MDB-79. THE DEUBIQUITINATING ENZYME USP7 COOPERATES WITH SONIC HEDGEHOG SIGNALING TO PROMOTE MEDULLOBLASTOMA

Abstract

Abstract BACKGROUND Constitutive activation of the Sonic Hedgehog (SHH) signaling pathway during cerebellar development may lead to medulloblastoma (MB), one of the most common malignant pediatric brain tumor. Clinically, SHH-MB with mutations downstream of SMO or TP53-mutated are a real challenge and alternative targeted therapies are sorely needed for this group of patients.

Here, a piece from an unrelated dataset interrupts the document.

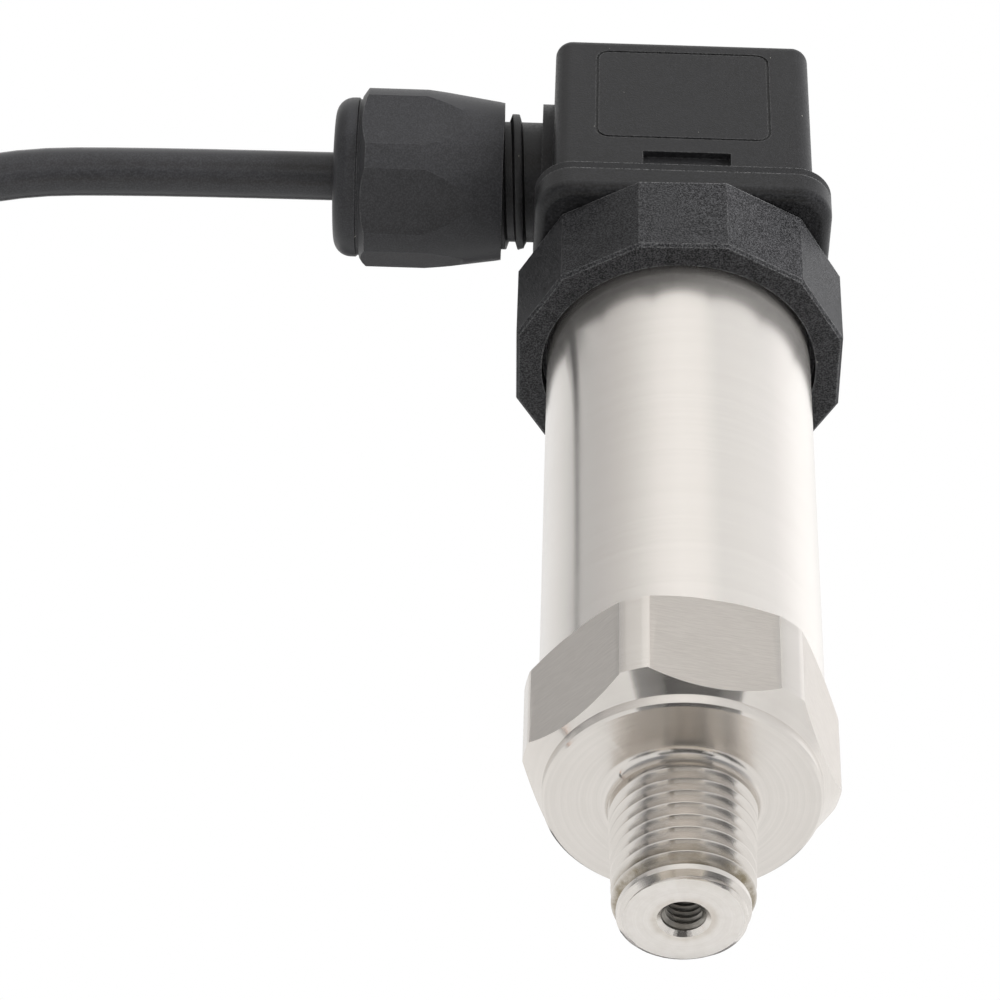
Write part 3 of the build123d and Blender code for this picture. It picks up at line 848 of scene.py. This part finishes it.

In SHH-MB, the transcription factor Atoh1 is constitutively overexpressed and essential for tumor initiation and progression. Previous work demonstrated that proteasomal-mediated degradation of Atoh1 induces tumor regression in vitro and in vivo, therefore deciphering mechanisms controlling Atoh1 stabilization should provide new avenues for drug development in SHH-MB. METHODS Using a proteomic approach, we identified the deubiquitinating enzyme Usp7 as a positive regulator of Atoh1 in MB cells. We then applied a SILAC-based quantitative ubiquitinomics to investigate the Usp7 target landscape in SHH-MB. We also employed several biochemical approaches to demonstrate the functional interaction between Atoh1 and Usp7 in SHH-MB. In parallel, we validated the impact of Usp7 depletion in vitro and in vivo using relevant SHH-MB models. Last, we investigated large transcriptomic and proteomic datasets to unveil the prognostic value of Usp7 in SHH-MB human tumors. RESULTS We demonstrate that Usp7 binds and accumulates Atoh1 protein by counteracting its ubiquitylation. Post-natal electroporation in vivo directly into the developing cerebella also indicates that overexpression of Usp7 promotes proliferation, whereas in the absence of Atoh1 Usp7 was no longer able to spread cell growth, demonstrating a functional link between the Usp7-Atoh1 axis. In vivo, disruption of Usp7 expression in SHH-MB blocks tumor proliferation. Pharmacological inhibition of Usp7 triggers tumor growth in a syngeneic SHH MB mouse model. Lastly, SHH-MB cells with either TP53 or SMO downstream mutations are sensitive to Usp7 inhibition. CONCLUSIONS Overall, our data pinpoint Usp7 as a promising target against Atoh1, a master regulator of SHH-MB.